COLLECTED DATA start

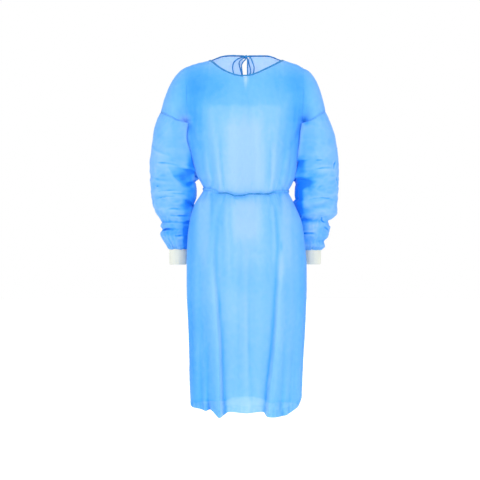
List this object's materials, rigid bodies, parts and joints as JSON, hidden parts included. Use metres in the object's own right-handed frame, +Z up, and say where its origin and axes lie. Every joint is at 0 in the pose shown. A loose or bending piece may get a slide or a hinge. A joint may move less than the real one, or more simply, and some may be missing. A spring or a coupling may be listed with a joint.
{
  "type": "surgical gown",
  "caption": "Worn-form disposable nonwoven gown with drop shoulders, full sleeves gathered into knit cuffs, bound neck tied at the nape, and a waist tie over a long skirt.",
  "frame": {"origin": "midway between the two high shoulder points of the neck opening, where the gown hangs from the wearer's shoulders", "axes": "+Z up, the front of the gown faces -Y, the wearer's left side is at +X"},
  "size_m": [0.6381, 0.3153, 1.2075],
  "materials": {
    "cloth": "thin light blue spunbond nonwoven, half see-through",
    "trim": "the same nonwoven folded into tape, darker where it is doubled",
    "knit": "white rib knit, matt"
  },
  "bodies": {
    "root": {"front_panel": "cloth", "back_panel_left": "cloth", "back_panel_right": "cloth", "sleeve_left": "cloth", "sleeve_right": "cloth", "cuff_left": "knit", "cuff_right": "knit", "neck_binding": "trim", "neck_knot": "trim", "neck_loop_left": "trim", "neck_loop_right": "trim", "neck_end_left": "trim", "neck_end_right": "trim", "waist_tie": "trim", "waist_knot": "trim", "waist_loop_left": "trim", "waist_loop_right": "trim", "waist_end_left": "trim", "waist_end_right": "trim"}
  },
  "joints": []
}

COLLECTED DATA end

### JOB
Print out the whole listing exactly as it appears.

### EXERCISE ANSWER
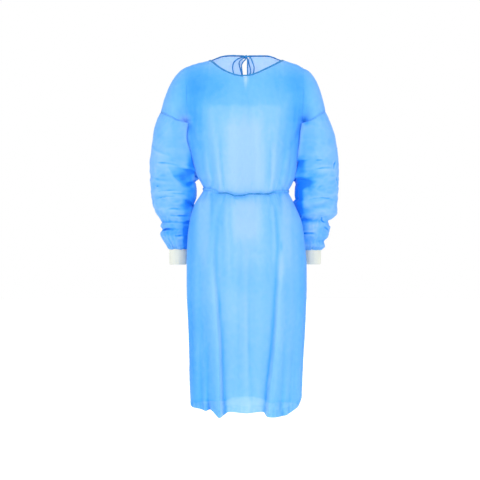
List this object's materials, rigid bodies, parts and joints as JSON, hidden parts included. Use metres in the object's own right-handed frame, +Z up, and say where its origin and axes lie. Every joint is at 0 in the pose shown. A loose or bending piece may get a slide or a hinge. A joint may move less than the real one, or more simply, and some may be missing. A spring or a coupling may be listed with a joint.
{
  "type": "surgical gown",
  "caption": "Worn-form disposable nonwoven gown with drop shoulders, full sleeves gathered into knit cuffs, bound neck tied at the nape, and a waist tie over a long skirt.",
  "frame": {"origin": "midway between the two high shoulder points of the neck opening, where the gown hangs from the wearer's shoulders", "axes": "+Z up, the front of the gown faces -Y, the wearer's left side is at +X"},
  "size_m": [0.6381, 0.3153, 1.2075],
  "materials": {
    "cloth": "thin light blue spunbond nonwoven, half see-through",
    "trim": "the same nonwoven folded into tape, darker where it is doubled",
    "knit": "white rib knit, matt"
  },
  "bodies": {
    "root": {"front_panel": "cloth", "back_panel_left": "cloth", "back_panel_right": "cloth", "sleeve_left": "cloth", "sleeve_right": "cloth", "cuff_left": "knit", "cuff_right": "knit", "neck_binding": "trim", "neck_knot": "trim", "neck_loop_left": "trim", "neck_loop_right": "trim", "neck_end_left": "trim", "neck_end_right": "trim", "waist_tie": "trim", "waist_knot": "trim", "waist_loop_left": "trim", "waist_loop_right": "trim", "waist_end_left": "trim", "waist_end_right": "trim"}
  },
  "joints": []
}